Job =
Repeat exactly the lines from the one containing "Reconstruct the object" through the last line of the records below, both included, and nothing else.

- - - - -

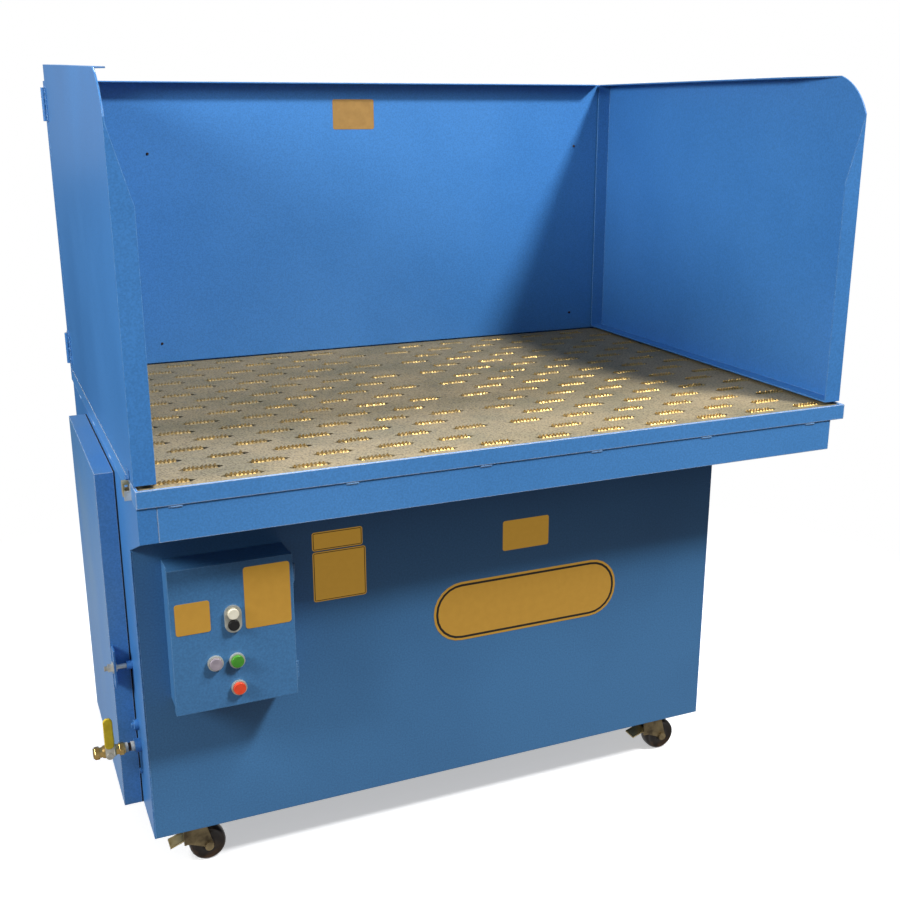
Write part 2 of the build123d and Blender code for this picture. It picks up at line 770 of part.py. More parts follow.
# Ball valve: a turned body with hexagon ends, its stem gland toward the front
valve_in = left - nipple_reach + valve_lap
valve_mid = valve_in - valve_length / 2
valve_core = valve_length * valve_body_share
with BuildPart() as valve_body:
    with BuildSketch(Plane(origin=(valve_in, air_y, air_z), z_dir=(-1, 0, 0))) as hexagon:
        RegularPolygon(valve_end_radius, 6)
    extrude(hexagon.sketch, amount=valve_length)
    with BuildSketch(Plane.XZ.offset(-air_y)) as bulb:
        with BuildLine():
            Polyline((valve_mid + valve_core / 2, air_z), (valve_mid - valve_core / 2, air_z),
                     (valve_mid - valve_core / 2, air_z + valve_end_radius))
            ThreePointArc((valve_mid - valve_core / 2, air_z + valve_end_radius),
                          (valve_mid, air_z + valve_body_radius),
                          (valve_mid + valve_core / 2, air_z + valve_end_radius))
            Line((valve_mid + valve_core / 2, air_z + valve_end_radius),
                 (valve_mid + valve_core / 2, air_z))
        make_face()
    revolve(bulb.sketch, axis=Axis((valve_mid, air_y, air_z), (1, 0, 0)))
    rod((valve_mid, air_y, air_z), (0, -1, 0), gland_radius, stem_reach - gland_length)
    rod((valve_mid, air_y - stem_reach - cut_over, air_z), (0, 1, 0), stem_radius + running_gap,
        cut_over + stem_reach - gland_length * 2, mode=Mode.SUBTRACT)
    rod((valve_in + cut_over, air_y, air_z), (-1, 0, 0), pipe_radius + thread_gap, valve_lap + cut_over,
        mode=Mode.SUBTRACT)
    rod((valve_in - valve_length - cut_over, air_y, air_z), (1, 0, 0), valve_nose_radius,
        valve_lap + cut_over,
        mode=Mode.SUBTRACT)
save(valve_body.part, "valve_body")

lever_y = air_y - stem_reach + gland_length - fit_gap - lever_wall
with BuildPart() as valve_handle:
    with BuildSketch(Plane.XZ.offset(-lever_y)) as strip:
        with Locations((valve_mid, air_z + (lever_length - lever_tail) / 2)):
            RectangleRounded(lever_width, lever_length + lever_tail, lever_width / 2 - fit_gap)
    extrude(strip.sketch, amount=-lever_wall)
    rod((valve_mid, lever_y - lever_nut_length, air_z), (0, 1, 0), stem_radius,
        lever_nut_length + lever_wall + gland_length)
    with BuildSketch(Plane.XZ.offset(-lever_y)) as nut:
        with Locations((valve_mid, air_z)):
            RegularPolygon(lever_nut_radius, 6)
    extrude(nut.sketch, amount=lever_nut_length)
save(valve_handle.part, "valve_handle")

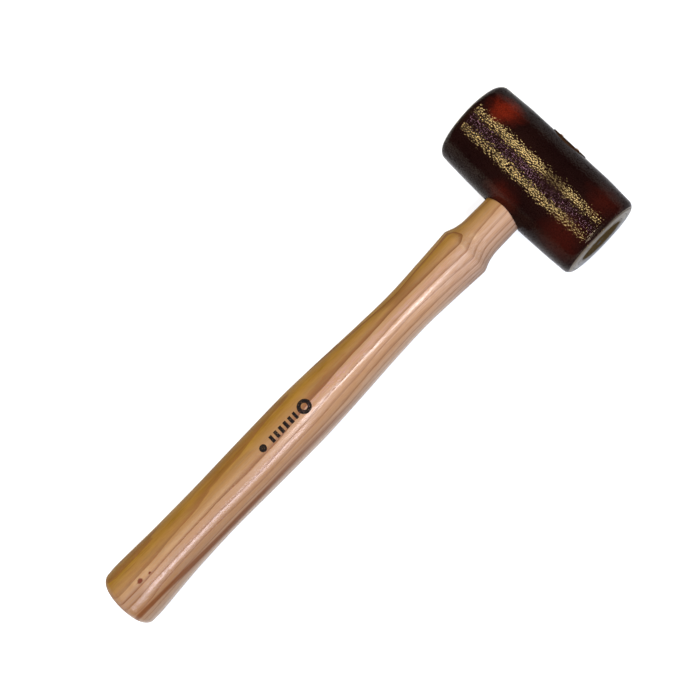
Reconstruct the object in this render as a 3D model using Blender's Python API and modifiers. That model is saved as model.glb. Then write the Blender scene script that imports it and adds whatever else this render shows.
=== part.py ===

- - - - -

Answer to the task =
Reconstruct the object in this render as a 3D model using Blender's Python API and modifiers. That model is saved as model.glb. Then write the Blender scene script that imports it and adds whatever else this render shows.
=== part.py ===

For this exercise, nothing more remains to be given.